News

Malawi citizens protest newly-elected president amid corruption

On May 21, Peter Mutharika was reelected as president of Malawi. There has been speculation around the legitimacy of his
party’s majority vote. This has been a recurring element in the Malawi Parliament, and many Malawians are tired of dealing with
corruption and government scandals.
Malawi is located in the southeastern half of Africa. According to the United Nations, it is one of the world’s least
developed countries. Malawi gained independence from Britain in 1964. As with many African nations, Malawi and other
neighboring countries have dealt with their fair share of lackluster leaders and corruption. HanGyul (HG) Park, an
intercultural studies major, spent the majority of his life in Zambia. Zambia and Malawi share more than just a border: Park
described Zambia’s current governmental state as unreliable, but not as corrupt as other African nations. There has been a
call in Malawi for better, more ethical government practices that would grow Malawi as a society and improve the lives of its
citizens.
Currently unfolding in Malawian parliament is a court case to determine the legitimacy of the May election. Pastor Sean
Kampondeni, the son-in-law of second-place candidate Lazarus Chakwera, spoke briefly about the current proceedings in
Malawi. Kampondeni is a prominent leader in Malawi’s capital of Lilongwe.

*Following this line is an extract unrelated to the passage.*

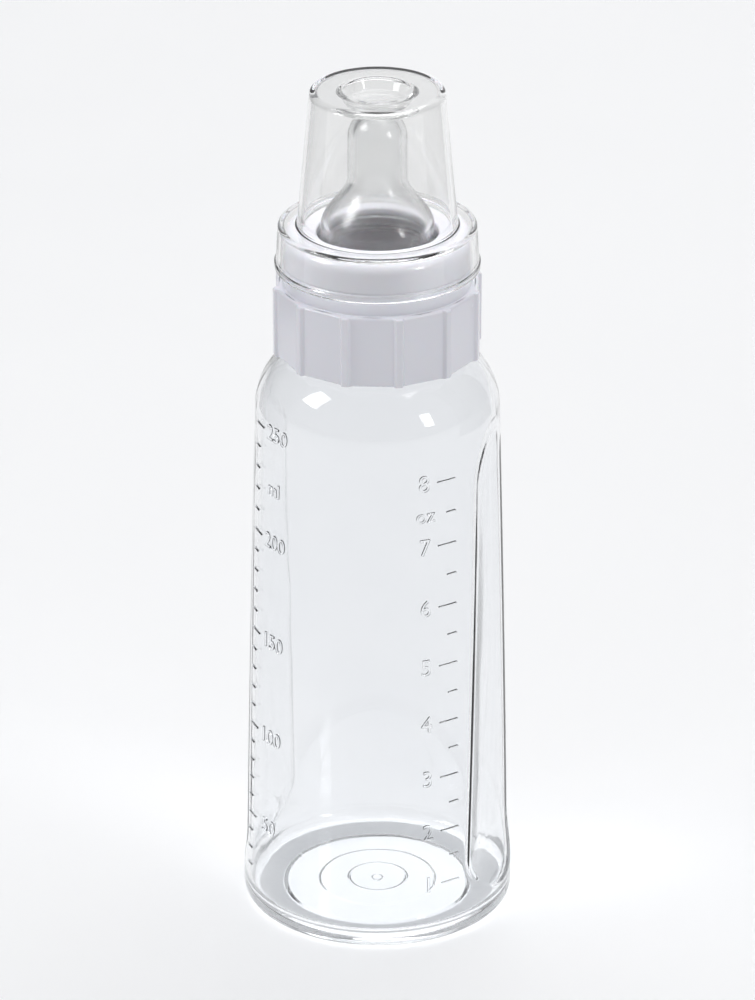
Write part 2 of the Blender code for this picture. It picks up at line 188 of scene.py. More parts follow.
def skin(name, rings, closed, creases=()):
    """A mesh object through rings of points. A quad that a crease crosses is split along the crease."""
    verts = []
    rows = []
    for points in rings:
        rows.append(range(len(verts), len(verts) + len(points)))
        verts += points
    crossed = set(creases)
    faces = []
    pairs = list(zip(rows, rows[1:]))
    if closed:
        pairs.append((rows[-1], rows[0]))
    for low, high in pairs:
        count = max(len(low), len(high))
        for i in range(count):
            a, b = low[i % len(low)], low[(i + 1) % len(low)]
            d, c = high[i % len(high)], high[(i + 1) % len(high)]
            if a in crossed and c in crossed and b not in crossed and d not in crossed:
                faces += [(a, b, c), (a, c, d)]
            elif b in crossed and d in crossed and a not in crossed and c not in crossed:
                faces += [(a, b, d), (b, c, d)]
            else:
                faces.append(tuple(dict.fromkeys((a, b, c, d))))
    mesh = bpy.data.meshes.new(name)
    mesh.from_pydata(verts, [], faces)
    bm = bmesh.new()
    bm.from_mesh(mesh)
    bmesh.ops.recalc_face_normals(bm, faces=bm.faces)
    bm.to_mesh(mesh)
    bm.free()
    mesh.shade_smooth()
    piece = bpy.data.objects.new(name, mesh)
    bpy.context.scene.collection.objects.link(piece)
    return piece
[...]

He is familiar with the social well-being of the people and the insecure politics of Malawi. Explaining that people are
waiting anxiously for the court’s verdict and that there is “widespread skepticism” among the people as to the legitimacy of
the election.
Kampondeni said that, for the most part, everything in the capital city Lilongwe is normal, but that periodic disruptions
like protests make it hard to maintain a rhythm of life. Until a decision is made regarding the credibility of the election, the
Malawians can do nothing but wait.
“If the court rules that they were credible, then Malawi continues for another five years with the same policies it has been
governed for the last 10 years,” Kampondeni said. “If the court rules that the elections were not credible and are thus
nullified, then there will likely be another presidential election.” No matter the court opinion, there will most likely continue to
be protests due to the polarized opinions among voters.